We find appellant's issue concerning appellees' rebuttal witness to be devoid of merit.

Appellant's fifth allegation of error is that the verdicts were excessive. In light of our decision to remand for a new trial, this issue is rendered moot.

Finally, appellant avers that the trial court erred in dismissing the actions as to Bernard Bucchianeri, a relative of appellees who testified that, on the day of the explosion, he smelled gas in Arturo's home, but failed to call the gas company.

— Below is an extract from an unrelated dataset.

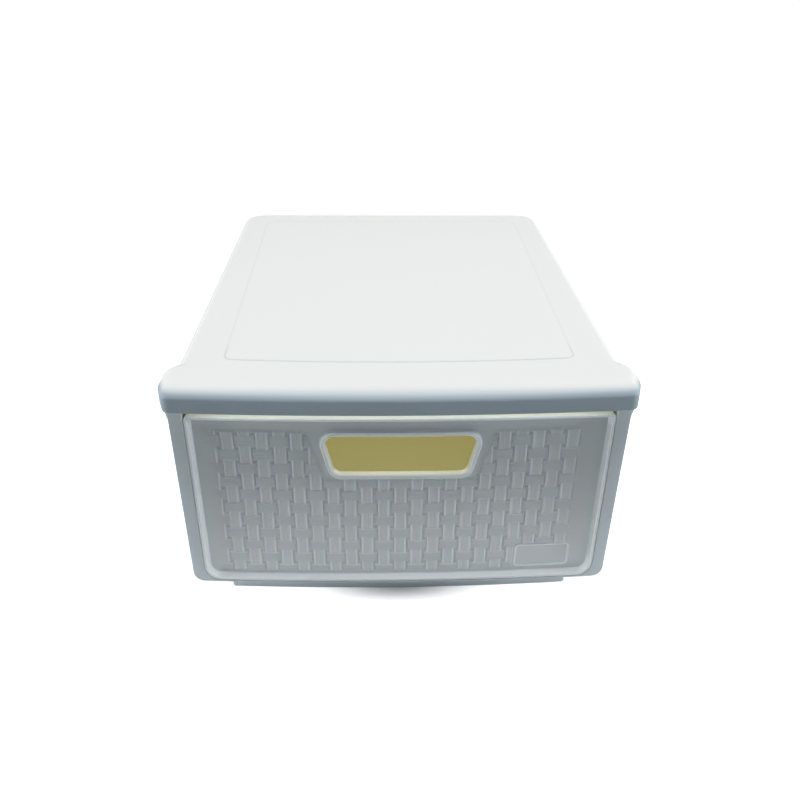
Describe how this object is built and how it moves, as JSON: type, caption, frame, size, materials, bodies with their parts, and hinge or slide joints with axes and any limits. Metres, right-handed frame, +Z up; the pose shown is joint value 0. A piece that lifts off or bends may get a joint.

On a motion for a directed verdict, the trial court must accept as true all facts and inferences tending to support the contentions of the party against whom the motion has been made, rejecting all testimony and references to the contrary. Thomas v. Allegheny & Eastern Coal Co., 309 Pa.Super. 333, 339, 455 A.2d 637, 639 (1982). In reviewing the grant or denial of a motion for a directed verdict, we must determine if "an abuse of discretion or error of law which controlled the outcome of the case occurred." McDevitt v. Terminal Warehouse Co., 304 Pa.Super. 438, 442, 450 A.2d 991, 993 (1982). If so, only then will we reverse. Timbrook v. Foremost Ins. Co., 324 Pa.Super. 384, 471 A.2d 891 (1984).

Herein, there was no basis to sustain allegations of negligence against Bernard Bucchianeri. His mere presence at the scene of the explosion did not impose a legal duty on him to take appropriate steps to avoid the disaster. Without a legal duty, he could not be found responsible for the subsequent damages and injuries sustained by his relatives. *329 An abuse of discretion or error of law was clearly absent in this ruling. Hence, we will not disturb it on appeal.

Judgment as to all parties except Bernard Bucchianeri vacated, and case remanded for a new trial and proceedings not inconsistent with the dictates of this opinion. Jurisdiction is relinquished.


[1] Arturo Bucchianeri had died from unrelated causes during the pendency of this case.